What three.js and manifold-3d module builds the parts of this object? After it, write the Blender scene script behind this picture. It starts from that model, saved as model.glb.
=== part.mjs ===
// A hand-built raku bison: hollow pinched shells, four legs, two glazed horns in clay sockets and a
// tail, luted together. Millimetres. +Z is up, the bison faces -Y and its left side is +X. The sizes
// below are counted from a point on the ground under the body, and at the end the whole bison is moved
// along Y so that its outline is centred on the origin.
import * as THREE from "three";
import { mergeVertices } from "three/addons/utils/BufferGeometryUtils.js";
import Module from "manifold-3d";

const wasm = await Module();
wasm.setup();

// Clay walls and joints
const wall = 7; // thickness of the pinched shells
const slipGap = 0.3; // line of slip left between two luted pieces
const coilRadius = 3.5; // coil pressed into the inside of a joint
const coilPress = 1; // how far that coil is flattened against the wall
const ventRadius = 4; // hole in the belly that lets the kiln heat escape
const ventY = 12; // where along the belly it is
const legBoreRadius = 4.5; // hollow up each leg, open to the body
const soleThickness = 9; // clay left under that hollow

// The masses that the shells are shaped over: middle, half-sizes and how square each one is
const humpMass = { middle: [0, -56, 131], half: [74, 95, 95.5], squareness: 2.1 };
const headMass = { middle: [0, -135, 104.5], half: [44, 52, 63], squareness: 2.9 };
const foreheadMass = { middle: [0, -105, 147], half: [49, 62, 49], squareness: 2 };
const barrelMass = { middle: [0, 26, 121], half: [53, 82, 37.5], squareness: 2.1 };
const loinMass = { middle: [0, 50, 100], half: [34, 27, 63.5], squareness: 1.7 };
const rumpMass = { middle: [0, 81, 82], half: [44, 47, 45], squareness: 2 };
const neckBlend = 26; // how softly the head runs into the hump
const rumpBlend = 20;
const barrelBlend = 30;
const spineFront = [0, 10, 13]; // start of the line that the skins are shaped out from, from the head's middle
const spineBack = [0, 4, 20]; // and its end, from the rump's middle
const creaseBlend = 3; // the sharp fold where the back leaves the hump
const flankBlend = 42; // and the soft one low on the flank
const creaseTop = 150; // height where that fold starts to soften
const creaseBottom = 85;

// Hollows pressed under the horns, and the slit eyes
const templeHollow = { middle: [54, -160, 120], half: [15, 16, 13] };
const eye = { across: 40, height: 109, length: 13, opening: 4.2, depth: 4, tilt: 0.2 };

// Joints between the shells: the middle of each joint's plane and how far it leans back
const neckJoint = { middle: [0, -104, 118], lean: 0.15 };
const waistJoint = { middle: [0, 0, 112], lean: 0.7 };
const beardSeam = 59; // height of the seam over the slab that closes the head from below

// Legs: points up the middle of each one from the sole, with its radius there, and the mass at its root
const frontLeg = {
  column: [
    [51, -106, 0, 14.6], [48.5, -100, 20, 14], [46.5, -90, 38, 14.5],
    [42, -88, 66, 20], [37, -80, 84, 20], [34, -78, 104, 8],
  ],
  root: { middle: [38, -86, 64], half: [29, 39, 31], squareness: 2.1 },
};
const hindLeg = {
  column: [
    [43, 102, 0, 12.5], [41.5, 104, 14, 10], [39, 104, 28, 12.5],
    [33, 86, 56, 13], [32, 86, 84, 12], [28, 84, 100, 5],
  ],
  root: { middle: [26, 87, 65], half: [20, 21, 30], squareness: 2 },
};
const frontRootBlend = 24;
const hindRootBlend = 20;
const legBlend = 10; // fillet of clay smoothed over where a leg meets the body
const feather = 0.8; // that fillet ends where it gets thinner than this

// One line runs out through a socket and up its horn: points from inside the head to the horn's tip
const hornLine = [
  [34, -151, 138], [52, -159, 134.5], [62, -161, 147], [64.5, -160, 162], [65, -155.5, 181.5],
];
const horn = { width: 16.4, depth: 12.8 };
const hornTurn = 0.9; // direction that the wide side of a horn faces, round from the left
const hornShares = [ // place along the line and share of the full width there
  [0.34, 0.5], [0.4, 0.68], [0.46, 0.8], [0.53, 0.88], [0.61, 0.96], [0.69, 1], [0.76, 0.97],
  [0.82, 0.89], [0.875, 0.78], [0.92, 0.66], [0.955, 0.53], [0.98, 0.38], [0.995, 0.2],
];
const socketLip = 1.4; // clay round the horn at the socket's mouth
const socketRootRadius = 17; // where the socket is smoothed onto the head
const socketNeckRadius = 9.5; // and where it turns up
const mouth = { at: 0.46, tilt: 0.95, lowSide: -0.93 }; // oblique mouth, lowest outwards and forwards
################
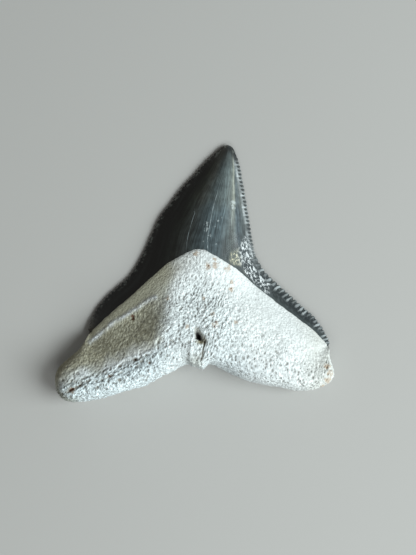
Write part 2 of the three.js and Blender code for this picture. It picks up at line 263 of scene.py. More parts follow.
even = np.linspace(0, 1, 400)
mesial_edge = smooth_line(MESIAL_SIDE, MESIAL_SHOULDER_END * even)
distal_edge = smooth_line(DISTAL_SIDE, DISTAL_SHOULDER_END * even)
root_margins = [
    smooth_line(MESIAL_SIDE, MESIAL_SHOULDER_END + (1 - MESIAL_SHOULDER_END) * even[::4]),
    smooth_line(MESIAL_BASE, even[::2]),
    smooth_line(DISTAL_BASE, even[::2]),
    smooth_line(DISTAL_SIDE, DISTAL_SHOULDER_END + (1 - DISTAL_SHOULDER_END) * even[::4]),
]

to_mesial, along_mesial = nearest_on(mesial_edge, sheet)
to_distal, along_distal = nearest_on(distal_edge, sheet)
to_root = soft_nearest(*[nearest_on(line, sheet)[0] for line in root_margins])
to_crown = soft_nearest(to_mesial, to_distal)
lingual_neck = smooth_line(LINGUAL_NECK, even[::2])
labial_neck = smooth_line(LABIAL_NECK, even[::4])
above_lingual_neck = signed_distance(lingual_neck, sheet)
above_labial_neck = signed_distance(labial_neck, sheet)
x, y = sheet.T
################
§ **TASK DIRECTIONS**
Pick out all lines from the data above in which the word "starts" appears.

§ **ANSWER TO THE TASK**
What three.js and manifold-3d module builds the parts of this object? After it, write the Blender scene script behind this picture. It starts from that model, saved as model.glb.
const creaseTop = 150; // height where that fold starts to soften